- [Set problem]:
Return only the stretch of the material below that begins with the line containing "for name, item" and ends with the line containing "obj.parent = empty", exactly; both of those lines belong to it.

- [Materials provided]:
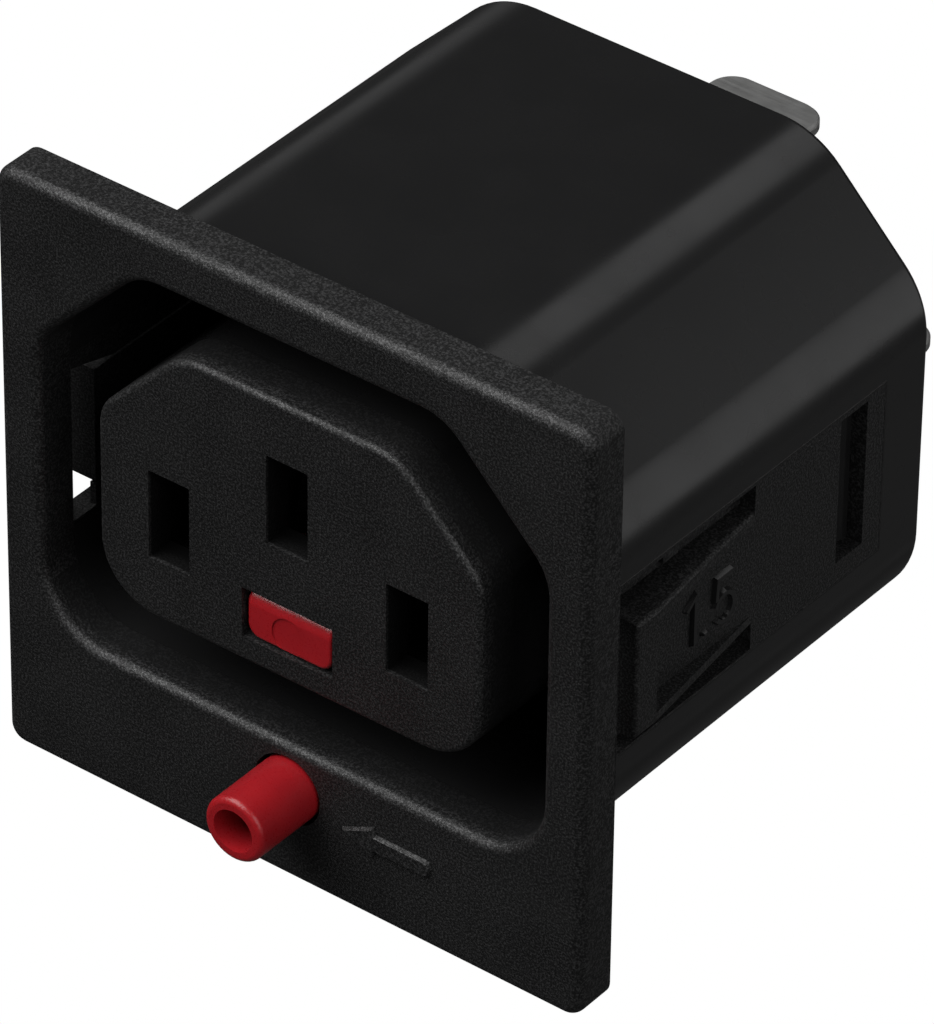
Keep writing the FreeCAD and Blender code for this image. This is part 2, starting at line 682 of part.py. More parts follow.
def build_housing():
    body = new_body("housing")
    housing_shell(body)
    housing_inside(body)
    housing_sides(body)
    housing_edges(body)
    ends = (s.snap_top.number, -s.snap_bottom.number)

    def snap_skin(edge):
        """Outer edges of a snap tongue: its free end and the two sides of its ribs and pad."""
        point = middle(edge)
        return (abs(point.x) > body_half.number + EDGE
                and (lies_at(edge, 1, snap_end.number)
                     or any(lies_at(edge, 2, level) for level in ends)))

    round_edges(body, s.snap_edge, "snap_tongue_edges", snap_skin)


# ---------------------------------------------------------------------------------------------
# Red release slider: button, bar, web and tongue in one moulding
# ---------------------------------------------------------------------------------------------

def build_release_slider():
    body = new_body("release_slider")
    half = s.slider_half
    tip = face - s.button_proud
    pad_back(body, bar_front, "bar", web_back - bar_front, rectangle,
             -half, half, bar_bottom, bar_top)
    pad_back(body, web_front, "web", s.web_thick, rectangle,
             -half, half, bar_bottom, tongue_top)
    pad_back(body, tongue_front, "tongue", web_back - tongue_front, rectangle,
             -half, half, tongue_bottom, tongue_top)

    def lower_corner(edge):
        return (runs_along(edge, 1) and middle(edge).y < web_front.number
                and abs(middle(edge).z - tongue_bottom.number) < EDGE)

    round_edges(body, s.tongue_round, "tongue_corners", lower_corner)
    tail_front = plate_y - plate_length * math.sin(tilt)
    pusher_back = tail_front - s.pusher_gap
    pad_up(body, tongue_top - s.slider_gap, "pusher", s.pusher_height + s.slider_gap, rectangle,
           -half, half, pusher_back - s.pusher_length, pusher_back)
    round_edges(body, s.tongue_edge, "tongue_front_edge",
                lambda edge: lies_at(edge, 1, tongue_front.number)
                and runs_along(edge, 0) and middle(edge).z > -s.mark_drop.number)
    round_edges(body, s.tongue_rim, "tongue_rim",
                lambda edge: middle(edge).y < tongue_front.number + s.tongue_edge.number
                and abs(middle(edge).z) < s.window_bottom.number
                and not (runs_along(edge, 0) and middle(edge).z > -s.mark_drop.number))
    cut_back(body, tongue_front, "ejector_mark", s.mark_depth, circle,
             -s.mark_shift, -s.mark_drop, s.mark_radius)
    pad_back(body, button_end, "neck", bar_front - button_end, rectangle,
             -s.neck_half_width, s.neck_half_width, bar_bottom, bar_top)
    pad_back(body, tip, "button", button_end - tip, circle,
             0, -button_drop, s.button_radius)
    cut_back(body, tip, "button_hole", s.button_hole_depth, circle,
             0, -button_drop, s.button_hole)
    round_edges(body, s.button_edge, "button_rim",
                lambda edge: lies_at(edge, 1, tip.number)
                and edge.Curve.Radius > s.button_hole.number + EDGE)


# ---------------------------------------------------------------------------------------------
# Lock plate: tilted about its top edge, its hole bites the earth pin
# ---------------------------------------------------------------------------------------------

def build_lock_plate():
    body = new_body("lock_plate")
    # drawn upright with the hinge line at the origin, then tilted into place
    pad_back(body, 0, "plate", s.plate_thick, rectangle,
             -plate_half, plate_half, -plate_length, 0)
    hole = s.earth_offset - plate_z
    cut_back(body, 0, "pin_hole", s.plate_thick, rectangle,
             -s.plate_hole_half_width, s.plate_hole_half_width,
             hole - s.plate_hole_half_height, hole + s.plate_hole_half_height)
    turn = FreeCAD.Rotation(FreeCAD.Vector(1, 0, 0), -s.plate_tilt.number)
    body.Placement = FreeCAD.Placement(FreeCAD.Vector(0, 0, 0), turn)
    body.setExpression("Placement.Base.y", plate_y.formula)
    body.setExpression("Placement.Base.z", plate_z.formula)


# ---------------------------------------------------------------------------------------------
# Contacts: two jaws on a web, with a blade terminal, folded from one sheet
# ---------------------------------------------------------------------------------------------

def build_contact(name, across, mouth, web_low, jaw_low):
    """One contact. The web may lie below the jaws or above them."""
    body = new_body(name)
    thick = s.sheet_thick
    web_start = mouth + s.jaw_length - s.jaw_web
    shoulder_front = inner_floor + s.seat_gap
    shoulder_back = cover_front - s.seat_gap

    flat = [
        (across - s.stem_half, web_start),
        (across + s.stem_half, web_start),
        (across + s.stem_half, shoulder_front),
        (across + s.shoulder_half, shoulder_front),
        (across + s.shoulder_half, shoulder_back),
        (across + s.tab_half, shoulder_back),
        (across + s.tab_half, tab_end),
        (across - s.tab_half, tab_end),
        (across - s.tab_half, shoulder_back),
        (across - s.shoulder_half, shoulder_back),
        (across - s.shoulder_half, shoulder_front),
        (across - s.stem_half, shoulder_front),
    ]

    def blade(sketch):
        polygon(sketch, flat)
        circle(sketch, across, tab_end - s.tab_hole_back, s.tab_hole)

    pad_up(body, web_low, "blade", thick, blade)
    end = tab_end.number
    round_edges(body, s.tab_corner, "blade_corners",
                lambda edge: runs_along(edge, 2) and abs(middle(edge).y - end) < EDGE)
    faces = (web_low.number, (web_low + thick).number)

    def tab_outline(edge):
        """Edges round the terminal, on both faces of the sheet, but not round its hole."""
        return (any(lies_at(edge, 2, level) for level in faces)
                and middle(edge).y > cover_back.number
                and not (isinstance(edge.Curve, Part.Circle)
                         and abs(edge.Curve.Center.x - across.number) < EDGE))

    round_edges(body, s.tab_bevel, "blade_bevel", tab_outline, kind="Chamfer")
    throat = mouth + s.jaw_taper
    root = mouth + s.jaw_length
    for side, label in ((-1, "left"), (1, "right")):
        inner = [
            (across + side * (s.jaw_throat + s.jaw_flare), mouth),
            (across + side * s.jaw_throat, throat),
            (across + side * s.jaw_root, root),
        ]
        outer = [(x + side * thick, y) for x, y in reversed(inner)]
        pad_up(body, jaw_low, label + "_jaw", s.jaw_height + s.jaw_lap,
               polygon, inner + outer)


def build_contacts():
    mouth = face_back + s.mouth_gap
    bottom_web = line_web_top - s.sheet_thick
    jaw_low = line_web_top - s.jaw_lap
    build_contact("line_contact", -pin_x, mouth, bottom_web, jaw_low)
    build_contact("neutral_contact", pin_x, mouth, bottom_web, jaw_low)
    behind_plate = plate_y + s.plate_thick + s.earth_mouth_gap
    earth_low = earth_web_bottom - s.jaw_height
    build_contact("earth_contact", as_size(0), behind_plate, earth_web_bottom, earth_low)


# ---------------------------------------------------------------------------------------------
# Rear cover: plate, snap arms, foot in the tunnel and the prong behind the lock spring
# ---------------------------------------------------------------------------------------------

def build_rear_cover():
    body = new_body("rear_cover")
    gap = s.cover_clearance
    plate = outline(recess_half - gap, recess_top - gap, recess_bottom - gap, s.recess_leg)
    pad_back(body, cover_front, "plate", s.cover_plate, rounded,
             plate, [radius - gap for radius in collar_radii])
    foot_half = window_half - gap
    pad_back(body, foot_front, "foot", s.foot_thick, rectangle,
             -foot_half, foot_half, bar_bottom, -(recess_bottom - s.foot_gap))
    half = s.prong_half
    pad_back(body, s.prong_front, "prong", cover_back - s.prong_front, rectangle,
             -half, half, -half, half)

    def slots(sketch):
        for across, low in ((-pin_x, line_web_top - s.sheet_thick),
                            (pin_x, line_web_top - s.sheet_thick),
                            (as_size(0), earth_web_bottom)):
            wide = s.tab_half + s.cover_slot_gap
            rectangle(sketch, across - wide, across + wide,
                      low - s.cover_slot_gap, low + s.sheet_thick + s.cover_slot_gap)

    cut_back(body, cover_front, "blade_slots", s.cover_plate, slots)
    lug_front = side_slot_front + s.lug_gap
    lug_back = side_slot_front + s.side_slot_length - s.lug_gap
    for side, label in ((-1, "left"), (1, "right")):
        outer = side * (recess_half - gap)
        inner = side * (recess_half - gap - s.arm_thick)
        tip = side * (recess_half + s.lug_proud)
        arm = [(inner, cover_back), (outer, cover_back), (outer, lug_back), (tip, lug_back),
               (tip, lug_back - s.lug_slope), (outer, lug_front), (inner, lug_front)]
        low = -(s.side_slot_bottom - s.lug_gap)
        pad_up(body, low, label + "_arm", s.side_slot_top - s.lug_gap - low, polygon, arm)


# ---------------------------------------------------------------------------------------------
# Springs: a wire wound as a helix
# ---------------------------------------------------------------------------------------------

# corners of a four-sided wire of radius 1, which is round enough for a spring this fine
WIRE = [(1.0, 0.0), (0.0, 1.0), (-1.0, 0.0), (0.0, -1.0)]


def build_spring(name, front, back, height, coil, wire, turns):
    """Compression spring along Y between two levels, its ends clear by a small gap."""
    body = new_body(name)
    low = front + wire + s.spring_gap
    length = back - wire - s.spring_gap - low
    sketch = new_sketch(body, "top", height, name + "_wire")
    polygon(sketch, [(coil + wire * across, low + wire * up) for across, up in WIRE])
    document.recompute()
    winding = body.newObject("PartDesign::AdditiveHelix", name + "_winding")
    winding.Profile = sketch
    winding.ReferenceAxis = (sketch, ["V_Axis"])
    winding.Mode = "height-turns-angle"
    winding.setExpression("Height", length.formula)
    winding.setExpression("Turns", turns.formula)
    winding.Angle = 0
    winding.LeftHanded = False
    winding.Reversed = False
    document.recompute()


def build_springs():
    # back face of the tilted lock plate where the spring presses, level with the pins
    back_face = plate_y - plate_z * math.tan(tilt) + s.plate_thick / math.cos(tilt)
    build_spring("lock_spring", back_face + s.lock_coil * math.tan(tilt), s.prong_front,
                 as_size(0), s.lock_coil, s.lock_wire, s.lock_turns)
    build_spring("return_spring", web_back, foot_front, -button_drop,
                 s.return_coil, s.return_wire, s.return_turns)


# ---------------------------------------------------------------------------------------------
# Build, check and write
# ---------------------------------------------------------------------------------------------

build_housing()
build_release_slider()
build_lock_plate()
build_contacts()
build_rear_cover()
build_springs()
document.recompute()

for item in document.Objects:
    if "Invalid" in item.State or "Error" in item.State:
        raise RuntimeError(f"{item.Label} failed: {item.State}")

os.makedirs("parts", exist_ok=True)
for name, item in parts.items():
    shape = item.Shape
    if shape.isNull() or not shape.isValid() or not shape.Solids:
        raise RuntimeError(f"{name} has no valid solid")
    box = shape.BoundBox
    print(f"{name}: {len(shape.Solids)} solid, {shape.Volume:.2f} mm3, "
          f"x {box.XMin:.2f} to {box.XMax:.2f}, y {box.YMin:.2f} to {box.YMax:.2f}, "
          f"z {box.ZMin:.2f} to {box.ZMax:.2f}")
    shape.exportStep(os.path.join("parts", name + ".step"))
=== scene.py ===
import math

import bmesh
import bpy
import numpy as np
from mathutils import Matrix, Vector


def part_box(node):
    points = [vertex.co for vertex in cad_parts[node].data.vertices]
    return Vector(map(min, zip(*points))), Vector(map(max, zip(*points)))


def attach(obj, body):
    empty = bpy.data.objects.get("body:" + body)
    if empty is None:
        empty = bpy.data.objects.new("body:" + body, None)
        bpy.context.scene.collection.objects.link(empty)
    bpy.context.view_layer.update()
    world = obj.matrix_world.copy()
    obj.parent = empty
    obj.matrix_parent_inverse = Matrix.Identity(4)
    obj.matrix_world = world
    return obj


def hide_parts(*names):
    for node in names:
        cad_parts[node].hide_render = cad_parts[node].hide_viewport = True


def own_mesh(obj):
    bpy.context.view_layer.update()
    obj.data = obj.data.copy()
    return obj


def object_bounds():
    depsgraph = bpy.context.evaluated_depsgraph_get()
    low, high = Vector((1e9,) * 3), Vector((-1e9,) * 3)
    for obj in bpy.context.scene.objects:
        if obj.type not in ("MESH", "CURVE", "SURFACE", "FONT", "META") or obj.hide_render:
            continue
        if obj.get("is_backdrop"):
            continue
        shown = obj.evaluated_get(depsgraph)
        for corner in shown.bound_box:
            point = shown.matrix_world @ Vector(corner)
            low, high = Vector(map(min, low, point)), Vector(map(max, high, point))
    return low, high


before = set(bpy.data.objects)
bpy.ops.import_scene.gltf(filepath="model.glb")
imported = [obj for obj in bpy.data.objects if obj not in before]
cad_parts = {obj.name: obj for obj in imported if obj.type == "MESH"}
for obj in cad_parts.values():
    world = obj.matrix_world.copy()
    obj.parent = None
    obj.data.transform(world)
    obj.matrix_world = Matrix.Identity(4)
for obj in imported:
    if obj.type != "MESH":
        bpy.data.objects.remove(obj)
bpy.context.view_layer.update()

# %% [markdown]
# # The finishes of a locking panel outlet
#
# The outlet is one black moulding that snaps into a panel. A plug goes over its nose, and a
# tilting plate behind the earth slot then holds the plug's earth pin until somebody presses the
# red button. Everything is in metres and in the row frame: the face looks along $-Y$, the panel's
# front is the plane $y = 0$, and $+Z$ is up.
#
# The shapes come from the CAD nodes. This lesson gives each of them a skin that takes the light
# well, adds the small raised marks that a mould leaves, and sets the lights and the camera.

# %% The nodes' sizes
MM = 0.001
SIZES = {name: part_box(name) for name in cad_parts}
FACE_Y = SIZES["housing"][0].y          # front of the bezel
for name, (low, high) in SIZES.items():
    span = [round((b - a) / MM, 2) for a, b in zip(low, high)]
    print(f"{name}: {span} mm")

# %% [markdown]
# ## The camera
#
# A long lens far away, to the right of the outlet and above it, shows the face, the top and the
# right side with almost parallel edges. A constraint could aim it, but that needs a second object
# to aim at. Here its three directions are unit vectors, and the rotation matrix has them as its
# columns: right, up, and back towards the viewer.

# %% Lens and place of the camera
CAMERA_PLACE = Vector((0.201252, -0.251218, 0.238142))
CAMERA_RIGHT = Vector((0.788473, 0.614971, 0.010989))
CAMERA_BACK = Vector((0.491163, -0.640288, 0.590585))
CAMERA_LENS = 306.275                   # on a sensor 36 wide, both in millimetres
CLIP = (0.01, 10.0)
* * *
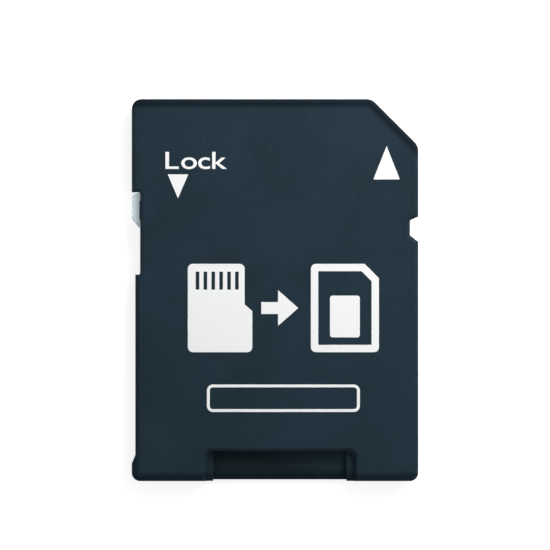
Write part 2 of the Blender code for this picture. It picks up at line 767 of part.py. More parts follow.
---
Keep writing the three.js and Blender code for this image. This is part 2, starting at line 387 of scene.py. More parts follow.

- [The completed task]:
for name, item in parts.items():
    shape = item.Shape
    if shape.isNull() or not shape.isValid() or not shape.Solids:
        raise RuntimeError(f"{name} has no valid solid")
    box = shape.BoundBox
    print(f"{name}: {len(shape.Solids)} solid, {shape.Volume:.2f} mm3, "
          f"x {box.XMin:.2f} to {box.XMax:.2f}, y {box.YMin:.2f} to {box.YMax:.2f}, "
          f"z {box.ZMin:.2f} to {box.ZMax:.2f}")
    shape.exportStep(os.path.join("parts", name + ".step"))
=== scene.py ===
import math

import bmesh
import bpy
import numpy as np
from mathutils import Matrix, Vector


def part_box(node):
    points = [vertex.co for vertex in cad_parts[node].data.vertices]
    return Vector(map(min, zip(*points))), Vector(map(max, zip(*points)))


def attach(obj, body):
    empty = bpy.data.objects.get("body:" + body)
    if empty is None:
        empty = bpy.data.objects.new("body:" + body, None)
        bpy.context.scene.collection.objects.link(empty)
    bpy.context.view_layer.update()
    world = obj.matrix_world.copy()
    obj.parent = empty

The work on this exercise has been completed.